=== Material shown ===
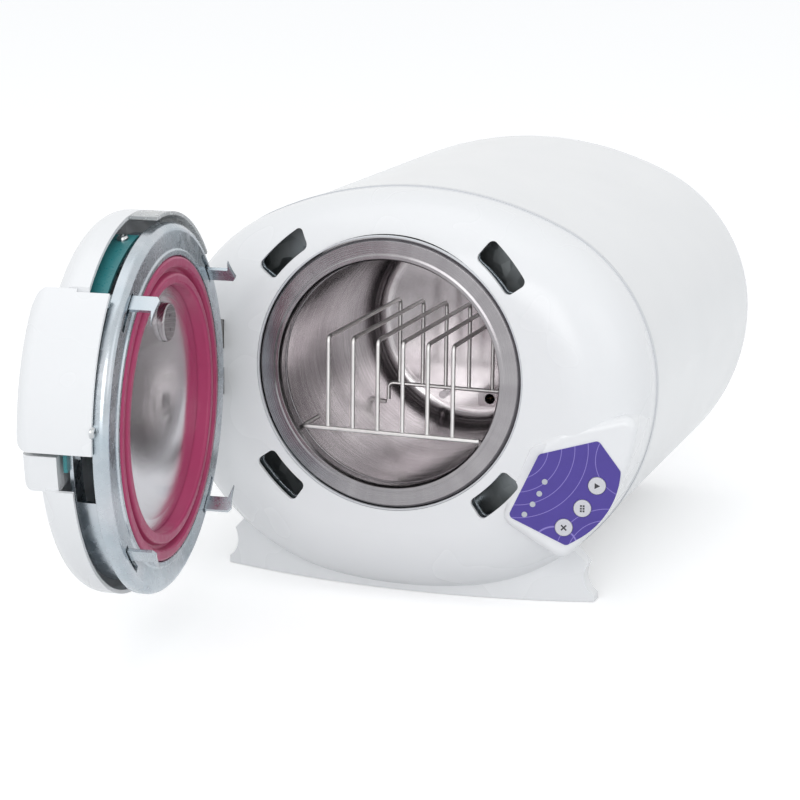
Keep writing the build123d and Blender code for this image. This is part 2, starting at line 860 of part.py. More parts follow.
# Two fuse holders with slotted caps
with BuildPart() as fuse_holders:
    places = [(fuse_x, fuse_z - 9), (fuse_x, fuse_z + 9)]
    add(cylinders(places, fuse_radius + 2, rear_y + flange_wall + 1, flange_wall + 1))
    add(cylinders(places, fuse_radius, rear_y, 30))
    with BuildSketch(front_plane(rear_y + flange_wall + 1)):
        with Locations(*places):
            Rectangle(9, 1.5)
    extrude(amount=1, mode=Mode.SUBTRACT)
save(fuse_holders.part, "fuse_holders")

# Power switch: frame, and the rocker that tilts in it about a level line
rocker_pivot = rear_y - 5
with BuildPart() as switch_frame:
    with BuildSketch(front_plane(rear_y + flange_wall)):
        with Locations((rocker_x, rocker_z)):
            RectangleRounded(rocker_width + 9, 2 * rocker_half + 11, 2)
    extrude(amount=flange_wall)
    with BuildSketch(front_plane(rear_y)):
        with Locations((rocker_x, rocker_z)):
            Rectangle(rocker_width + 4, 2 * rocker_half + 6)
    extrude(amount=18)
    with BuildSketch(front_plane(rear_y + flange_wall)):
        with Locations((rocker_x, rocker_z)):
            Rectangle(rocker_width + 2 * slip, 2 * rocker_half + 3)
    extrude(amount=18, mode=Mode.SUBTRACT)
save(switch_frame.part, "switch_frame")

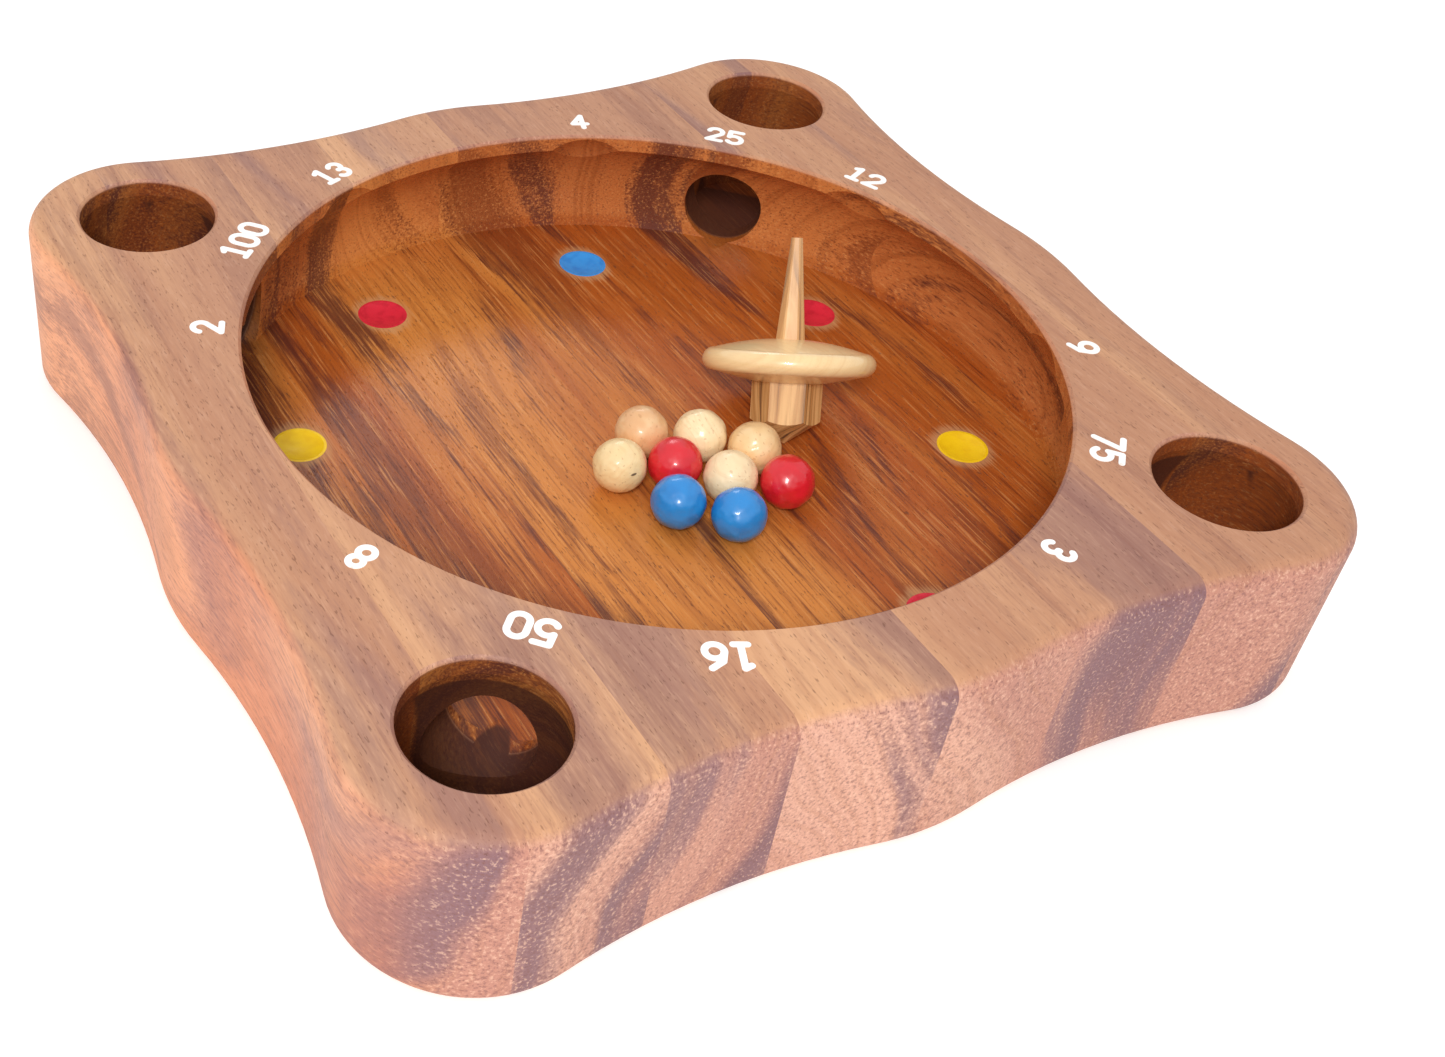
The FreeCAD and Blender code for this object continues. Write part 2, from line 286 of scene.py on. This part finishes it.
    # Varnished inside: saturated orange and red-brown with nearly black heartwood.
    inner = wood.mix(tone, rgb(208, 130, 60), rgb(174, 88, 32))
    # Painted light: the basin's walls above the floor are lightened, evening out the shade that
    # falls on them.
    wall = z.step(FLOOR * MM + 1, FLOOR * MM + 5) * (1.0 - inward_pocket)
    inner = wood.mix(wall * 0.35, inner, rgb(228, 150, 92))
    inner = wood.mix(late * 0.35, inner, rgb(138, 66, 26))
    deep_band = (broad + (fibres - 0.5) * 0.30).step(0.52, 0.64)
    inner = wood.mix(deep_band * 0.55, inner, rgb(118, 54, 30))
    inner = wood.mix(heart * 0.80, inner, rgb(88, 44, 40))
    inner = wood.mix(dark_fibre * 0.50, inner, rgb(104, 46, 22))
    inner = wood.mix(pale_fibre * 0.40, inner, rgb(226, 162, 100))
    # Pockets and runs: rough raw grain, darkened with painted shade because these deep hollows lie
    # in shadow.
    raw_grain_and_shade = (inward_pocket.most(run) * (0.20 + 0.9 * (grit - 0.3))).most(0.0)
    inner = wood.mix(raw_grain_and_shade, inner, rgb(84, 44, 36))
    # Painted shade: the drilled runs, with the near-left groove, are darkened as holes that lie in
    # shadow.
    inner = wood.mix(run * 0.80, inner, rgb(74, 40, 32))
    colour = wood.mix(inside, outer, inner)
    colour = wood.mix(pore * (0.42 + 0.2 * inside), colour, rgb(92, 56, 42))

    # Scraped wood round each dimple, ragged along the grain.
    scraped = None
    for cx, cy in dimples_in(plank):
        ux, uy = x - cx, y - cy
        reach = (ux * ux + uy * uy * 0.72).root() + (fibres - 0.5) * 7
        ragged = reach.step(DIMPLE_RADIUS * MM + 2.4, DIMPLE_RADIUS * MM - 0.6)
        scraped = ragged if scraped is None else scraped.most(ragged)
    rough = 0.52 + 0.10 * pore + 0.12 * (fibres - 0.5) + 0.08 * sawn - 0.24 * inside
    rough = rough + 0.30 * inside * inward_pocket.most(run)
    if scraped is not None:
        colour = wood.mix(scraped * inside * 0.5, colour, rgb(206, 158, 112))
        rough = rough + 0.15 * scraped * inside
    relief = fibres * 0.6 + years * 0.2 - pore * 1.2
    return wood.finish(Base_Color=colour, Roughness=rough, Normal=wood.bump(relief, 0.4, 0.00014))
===
§ Exercise directions
Gather every line from the entries above where the word "This" appears, and copy them.

§ Right answer
Keep writing the build123d and Blender code for this image. This is part 2, starting at line 860 of part.py. More parts follow.
The FreeCAD and Blender code for this object continues. Write part 2, from line 286 of scene.py on. This part finishes it.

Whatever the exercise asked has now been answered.